== Supplied material ==

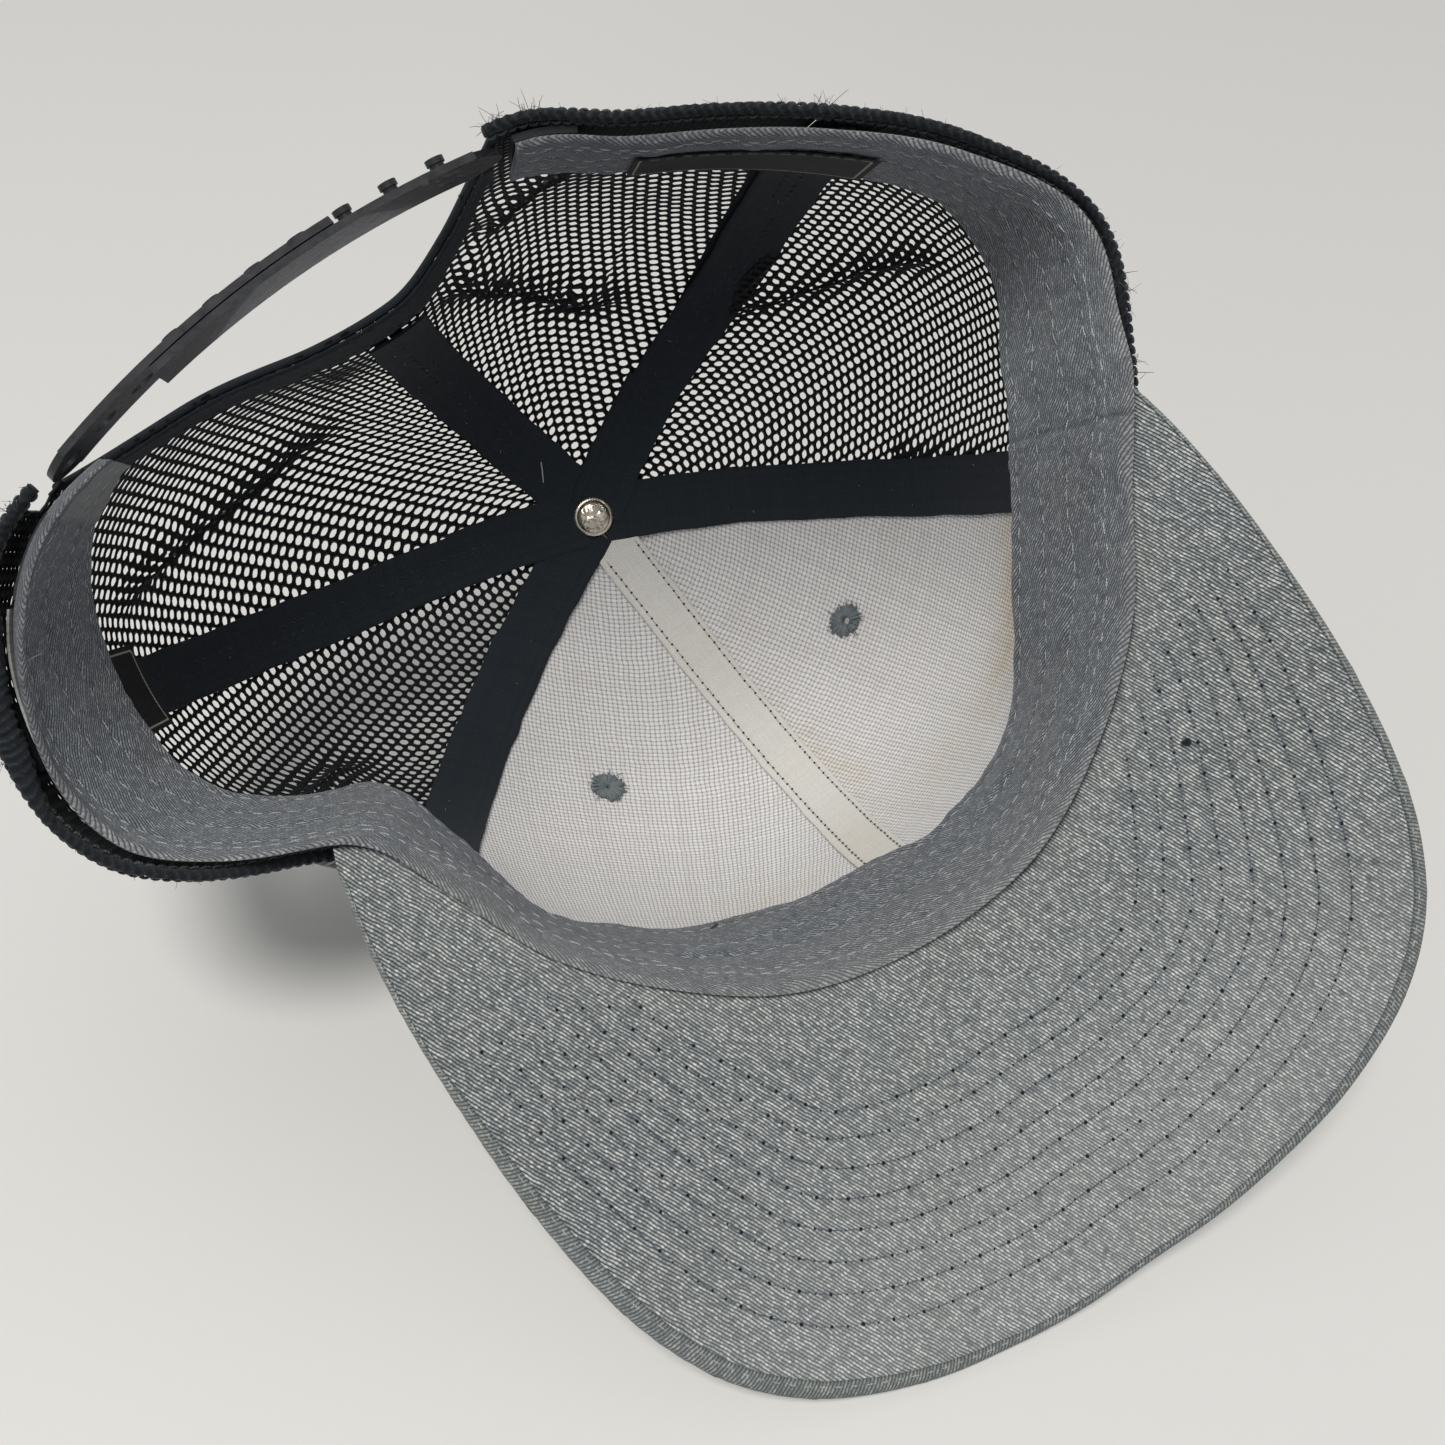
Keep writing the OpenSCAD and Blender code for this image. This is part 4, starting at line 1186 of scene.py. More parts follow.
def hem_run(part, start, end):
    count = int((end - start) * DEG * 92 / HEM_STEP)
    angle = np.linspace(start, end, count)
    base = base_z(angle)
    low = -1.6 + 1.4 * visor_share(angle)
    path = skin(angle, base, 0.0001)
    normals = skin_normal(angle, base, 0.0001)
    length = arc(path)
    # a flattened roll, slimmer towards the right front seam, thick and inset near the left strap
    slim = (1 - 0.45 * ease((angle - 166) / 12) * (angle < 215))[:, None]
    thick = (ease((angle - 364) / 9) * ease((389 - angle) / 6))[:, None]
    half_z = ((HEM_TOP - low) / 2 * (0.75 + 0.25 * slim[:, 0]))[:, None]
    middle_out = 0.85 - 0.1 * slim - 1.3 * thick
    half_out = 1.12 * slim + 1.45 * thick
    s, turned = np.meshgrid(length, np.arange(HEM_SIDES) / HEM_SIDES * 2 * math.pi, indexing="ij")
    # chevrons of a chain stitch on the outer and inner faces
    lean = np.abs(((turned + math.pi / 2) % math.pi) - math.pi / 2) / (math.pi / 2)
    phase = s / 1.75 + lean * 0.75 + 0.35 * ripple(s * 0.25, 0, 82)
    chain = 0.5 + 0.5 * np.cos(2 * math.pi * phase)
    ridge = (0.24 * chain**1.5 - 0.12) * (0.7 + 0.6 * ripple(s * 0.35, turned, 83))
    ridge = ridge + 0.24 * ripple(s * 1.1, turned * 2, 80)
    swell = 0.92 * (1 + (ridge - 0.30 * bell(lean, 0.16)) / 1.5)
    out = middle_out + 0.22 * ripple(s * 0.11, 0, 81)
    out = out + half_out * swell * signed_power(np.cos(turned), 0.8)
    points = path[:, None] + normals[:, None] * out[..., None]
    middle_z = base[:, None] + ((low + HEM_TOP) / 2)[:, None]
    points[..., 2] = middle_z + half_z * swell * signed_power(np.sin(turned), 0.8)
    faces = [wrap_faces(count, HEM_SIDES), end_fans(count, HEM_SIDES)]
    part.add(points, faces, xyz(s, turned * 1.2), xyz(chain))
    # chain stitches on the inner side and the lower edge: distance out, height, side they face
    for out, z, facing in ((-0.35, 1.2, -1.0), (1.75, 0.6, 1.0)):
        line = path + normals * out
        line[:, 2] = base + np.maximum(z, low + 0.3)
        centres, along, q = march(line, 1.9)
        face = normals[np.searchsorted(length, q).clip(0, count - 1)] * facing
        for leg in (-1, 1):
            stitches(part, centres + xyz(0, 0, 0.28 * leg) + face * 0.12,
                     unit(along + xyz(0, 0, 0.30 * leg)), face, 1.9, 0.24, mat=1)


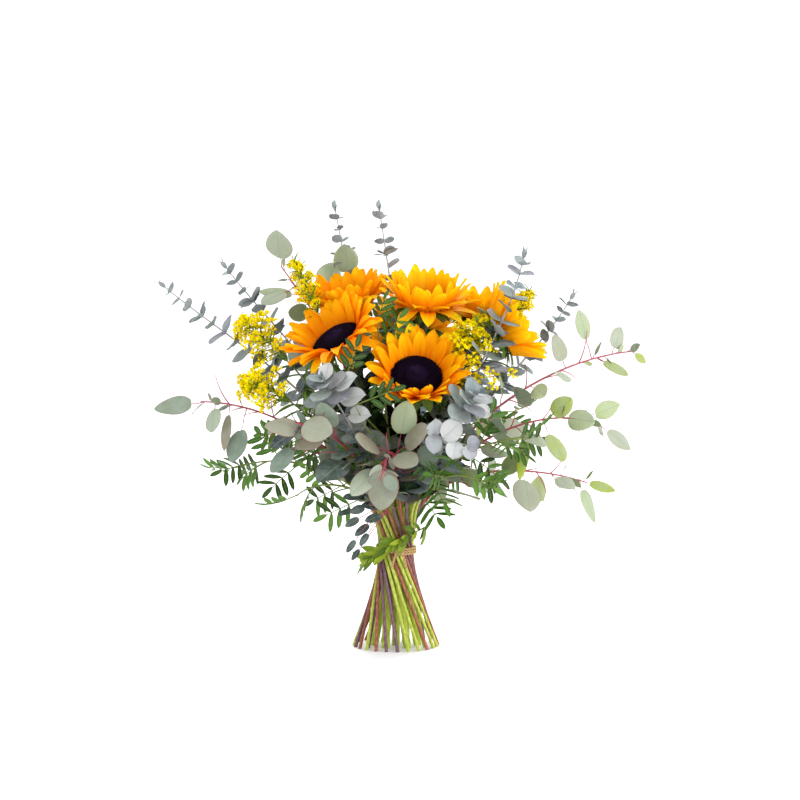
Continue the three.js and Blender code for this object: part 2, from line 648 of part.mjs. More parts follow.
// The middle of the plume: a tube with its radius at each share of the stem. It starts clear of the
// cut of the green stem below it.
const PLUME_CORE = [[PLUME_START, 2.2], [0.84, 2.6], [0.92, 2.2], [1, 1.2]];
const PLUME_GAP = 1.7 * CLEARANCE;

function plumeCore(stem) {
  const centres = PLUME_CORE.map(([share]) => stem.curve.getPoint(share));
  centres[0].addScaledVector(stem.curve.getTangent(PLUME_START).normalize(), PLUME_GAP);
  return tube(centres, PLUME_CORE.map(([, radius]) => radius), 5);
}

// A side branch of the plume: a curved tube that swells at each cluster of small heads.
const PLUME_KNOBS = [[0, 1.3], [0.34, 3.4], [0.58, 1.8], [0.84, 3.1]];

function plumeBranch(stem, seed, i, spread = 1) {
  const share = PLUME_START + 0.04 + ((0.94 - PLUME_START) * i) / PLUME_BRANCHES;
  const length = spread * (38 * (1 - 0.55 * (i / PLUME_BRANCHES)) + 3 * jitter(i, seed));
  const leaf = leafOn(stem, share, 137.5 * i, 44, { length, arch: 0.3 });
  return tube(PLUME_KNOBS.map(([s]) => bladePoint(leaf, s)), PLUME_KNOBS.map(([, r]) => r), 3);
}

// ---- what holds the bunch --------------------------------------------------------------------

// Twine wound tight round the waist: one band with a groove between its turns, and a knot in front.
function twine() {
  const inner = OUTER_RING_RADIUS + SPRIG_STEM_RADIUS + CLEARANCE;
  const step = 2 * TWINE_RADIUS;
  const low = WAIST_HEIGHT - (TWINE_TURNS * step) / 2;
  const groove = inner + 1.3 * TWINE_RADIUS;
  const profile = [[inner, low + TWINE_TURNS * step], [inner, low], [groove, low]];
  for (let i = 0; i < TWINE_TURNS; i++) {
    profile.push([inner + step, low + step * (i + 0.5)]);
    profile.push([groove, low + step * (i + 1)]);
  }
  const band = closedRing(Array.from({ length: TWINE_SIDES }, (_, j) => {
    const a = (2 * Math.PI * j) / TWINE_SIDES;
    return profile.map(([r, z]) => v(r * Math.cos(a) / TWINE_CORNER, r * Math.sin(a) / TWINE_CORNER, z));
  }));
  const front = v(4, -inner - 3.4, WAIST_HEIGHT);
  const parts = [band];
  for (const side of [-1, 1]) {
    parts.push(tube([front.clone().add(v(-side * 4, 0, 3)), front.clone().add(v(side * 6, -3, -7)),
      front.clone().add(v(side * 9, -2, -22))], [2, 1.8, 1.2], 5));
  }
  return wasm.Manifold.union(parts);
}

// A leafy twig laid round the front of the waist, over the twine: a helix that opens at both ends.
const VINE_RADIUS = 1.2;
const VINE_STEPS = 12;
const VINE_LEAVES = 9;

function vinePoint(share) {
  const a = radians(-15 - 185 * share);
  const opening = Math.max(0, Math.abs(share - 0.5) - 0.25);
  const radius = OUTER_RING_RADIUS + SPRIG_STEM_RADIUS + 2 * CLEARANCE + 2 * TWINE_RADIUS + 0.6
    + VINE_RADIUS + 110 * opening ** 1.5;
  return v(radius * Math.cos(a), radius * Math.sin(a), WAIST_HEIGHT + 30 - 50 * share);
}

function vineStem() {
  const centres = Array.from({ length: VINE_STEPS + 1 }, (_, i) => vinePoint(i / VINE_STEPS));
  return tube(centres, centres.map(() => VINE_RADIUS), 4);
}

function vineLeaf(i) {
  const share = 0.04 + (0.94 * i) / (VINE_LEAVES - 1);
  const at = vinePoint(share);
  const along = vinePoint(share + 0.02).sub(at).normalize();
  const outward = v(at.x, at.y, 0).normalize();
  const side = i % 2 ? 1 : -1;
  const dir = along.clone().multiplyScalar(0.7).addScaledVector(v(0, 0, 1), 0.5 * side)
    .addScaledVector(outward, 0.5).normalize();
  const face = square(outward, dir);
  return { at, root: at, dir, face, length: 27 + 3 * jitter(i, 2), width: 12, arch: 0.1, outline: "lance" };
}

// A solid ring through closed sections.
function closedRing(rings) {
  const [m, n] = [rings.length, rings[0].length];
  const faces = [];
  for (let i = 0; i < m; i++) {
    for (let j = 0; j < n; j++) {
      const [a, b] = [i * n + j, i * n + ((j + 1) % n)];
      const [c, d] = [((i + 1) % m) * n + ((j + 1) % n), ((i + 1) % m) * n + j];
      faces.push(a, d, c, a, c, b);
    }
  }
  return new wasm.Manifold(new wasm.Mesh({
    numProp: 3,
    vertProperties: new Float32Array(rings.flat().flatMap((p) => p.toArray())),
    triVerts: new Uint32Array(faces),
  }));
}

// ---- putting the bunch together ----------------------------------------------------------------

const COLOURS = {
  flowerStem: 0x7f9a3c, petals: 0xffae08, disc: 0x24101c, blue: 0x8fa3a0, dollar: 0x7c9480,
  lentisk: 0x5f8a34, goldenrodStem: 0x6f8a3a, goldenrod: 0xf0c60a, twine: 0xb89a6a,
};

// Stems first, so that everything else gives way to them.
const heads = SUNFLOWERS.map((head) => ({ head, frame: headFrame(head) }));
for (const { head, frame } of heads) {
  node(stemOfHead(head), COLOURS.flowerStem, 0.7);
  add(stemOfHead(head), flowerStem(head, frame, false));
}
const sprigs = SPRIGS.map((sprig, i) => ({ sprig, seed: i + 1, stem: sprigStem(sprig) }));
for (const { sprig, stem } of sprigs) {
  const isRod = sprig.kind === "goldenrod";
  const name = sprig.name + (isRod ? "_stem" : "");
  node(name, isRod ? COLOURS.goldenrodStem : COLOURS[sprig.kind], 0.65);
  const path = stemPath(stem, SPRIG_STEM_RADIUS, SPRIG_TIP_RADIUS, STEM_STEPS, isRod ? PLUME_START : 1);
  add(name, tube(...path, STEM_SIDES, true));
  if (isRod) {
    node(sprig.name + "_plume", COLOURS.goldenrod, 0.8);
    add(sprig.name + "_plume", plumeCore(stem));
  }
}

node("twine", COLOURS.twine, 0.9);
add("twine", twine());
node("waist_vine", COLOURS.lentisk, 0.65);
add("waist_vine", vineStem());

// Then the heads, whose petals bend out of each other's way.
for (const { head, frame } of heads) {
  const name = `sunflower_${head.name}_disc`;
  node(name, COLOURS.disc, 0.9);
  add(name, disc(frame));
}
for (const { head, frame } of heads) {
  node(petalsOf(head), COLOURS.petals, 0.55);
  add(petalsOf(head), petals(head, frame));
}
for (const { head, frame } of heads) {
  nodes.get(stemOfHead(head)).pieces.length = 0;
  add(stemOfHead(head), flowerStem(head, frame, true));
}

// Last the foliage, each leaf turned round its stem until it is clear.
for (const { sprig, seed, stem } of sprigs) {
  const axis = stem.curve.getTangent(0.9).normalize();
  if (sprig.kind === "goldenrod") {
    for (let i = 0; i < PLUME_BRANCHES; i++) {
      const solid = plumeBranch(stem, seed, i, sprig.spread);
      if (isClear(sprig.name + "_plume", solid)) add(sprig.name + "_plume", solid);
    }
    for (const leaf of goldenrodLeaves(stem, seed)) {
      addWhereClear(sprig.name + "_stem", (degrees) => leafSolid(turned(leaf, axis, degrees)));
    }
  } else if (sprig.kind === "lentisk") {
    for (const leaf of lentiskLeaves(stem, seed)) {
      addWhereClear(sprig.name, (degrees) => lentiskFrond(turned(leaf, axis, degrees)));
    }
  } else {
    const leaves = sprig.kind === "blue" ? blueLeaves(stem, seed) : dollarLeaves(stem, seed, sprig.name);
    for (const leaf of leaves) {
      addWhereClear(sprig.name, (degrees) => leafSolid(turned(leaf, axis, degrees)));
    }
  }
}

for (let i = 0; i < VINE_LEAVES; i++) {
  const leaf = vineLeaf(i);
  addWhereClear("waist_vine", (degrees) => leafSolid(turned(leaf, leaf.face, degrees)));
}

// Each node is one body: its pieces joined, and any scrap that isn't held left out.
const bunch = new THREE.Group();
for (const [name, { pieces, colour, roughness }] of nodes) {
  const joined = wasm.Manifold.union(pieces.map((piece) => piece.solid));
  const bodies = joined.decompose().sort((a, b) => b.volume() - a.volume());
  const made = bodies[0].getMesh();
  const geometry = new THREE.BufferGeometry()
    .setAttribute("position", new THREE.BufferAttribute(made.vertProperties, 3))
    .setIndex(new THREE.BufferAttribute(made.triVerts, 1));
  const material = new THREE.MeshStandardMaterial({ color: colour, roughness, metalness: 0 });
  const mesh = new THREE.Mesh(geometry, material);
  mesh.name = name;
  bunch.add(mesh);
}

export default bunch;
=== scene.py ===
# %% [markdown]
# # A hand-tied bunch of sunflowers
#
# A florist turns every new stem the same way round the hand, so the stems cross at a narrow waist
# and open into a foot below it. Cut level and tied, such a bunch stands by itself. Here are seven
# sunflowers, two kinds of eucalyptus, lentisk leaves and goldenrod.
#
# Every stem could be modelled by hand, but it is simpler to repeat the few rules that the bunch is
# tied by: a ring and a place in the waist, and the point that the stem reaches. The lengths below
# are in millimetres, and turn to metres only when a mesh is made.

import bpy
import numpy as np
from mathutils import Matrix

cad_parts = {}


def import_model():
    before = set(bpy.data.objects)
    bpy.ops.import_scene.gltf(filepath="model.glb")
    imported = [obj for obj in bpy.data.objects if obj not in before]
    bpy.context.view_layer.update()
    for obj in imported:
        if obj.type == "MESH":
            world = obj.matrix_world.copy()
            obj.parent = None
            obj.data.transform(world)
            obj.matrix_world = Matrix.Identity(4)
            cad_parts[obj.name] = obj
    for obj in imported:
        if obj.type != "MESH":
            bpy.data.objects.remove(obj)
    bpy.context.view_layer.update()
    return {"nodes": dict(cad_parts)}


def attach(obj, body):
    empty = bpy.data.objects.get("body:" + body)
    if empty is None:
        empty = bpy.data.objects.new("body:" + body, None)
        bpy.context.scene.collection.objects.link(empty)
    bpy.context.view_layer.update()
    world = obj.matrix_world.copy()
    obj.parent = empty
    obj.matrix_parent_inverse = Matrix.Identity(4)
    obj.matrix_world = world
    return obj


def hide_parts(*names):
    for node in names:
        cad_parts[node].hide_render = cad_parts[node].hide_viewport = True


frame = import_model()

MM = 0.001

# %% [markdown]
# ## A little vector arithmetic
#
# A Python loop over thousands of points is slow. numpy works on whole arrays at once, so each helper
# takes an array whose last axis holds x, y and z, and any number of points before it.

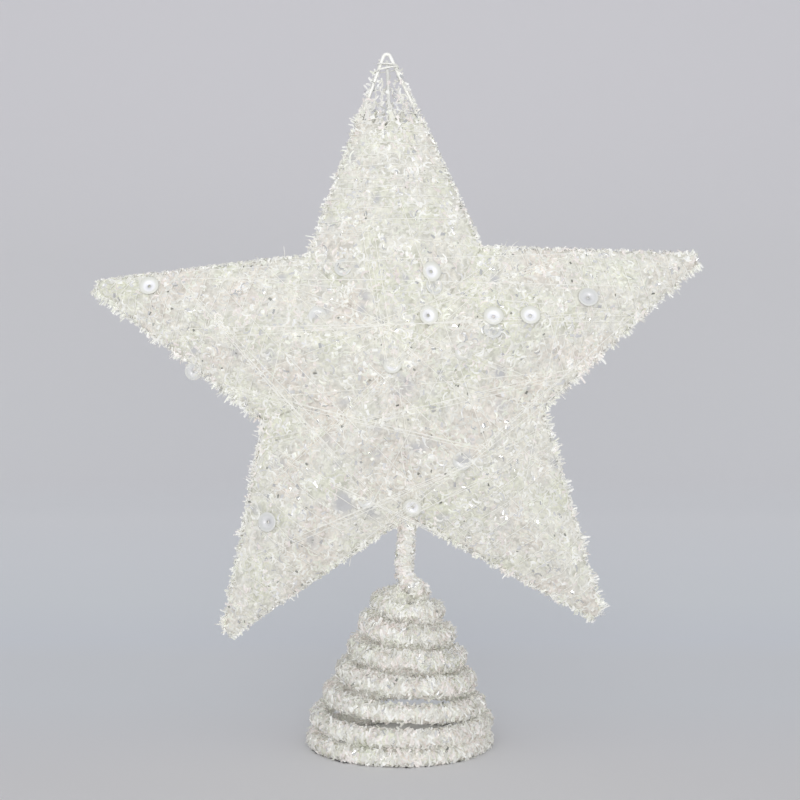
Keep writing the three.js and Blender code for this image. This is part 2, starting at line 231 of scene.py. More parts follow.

== Do this ==
Everything from the line with "for (let i = 0; i < VINE_LEAVES;" through the line with "obj.matrix_world = Matrix.Identity(4)", both ends included, should be repeated exactly; nothing else should appear.

== Response to the exercise ==
for (let i = 0; i < VINE_LEAVES; i++) {
  const leaf = vineLeaf(i);
  addWhereClear("waist_vine", (degrees) => leafSolid(turned(leaf, leaf.face, degrees)));
}

// Each node is one body: its pieces joined, and any scrap that isn't held left out.
const bunch = new THREE.Group();
for (const [name, { pieces, colour, roughness }] of nodes) {
  const joined = wasm.Manifold.union(pieces.map((piece) => piece.solid));
  const bodies = joined.decompose().sort((a, b) => b.volume() - a.volume());
  const made = bodies[0].getMesh();
  const geometry = new THREE.BufferGeometry()
    .setAttribute("position", new THREE.BufferAttribute(made.vertProperties, 3))
    .setIndex(new THREE.BufferAttribute(made.triVerts, 1));
  const material = new THREE.MeshStandardMaterial({ color: colour, roughness, metalness: 0 });
  const mesh = new THREE.Mesh(geometry, material);
  mesh.name = name;
  bunch.add(mesh);
}

export default bunch;
=== scene.py ===
# %% [markdown]
# # A hand-tied bunch of sunflowers
#
# A florist turns every new stem the same way round the hand, so the stems cross at a narrow waist
# and open into a foot below it. Cut level and tied, such a bunch stands by itself. Here are seven
# sunflowers, two kinds of eucalyptus, lentisk leaves and goldenrod.
#
# Every stem could be modelled by hand, but it is simpler to repeat the few rules that the bunch is
# tied by: a ring and a place in the waist, and the point that the stem reaches. The lengths below
# are in millimetres, and turn to metres only when a mesh is made.

import bpy
import numpy as np
from mathutils import Matrix

cad_parts = {}


def import_model():
    before = set(bpy.data.objects)
    bpy.ops.import_scene.gltf(filepath="model.glb")
    imported = [obj for obj in bpy.data.objects if obj not in before]
    bpy.context.view_layer.update()
    for obj in imported:
        if obj.type == "MESH":
            world = obj.matrix_world.copy()
            obj.parent = None
            obj.data.transform(world)
            obj.matrix_world = Matrix.Identity(4)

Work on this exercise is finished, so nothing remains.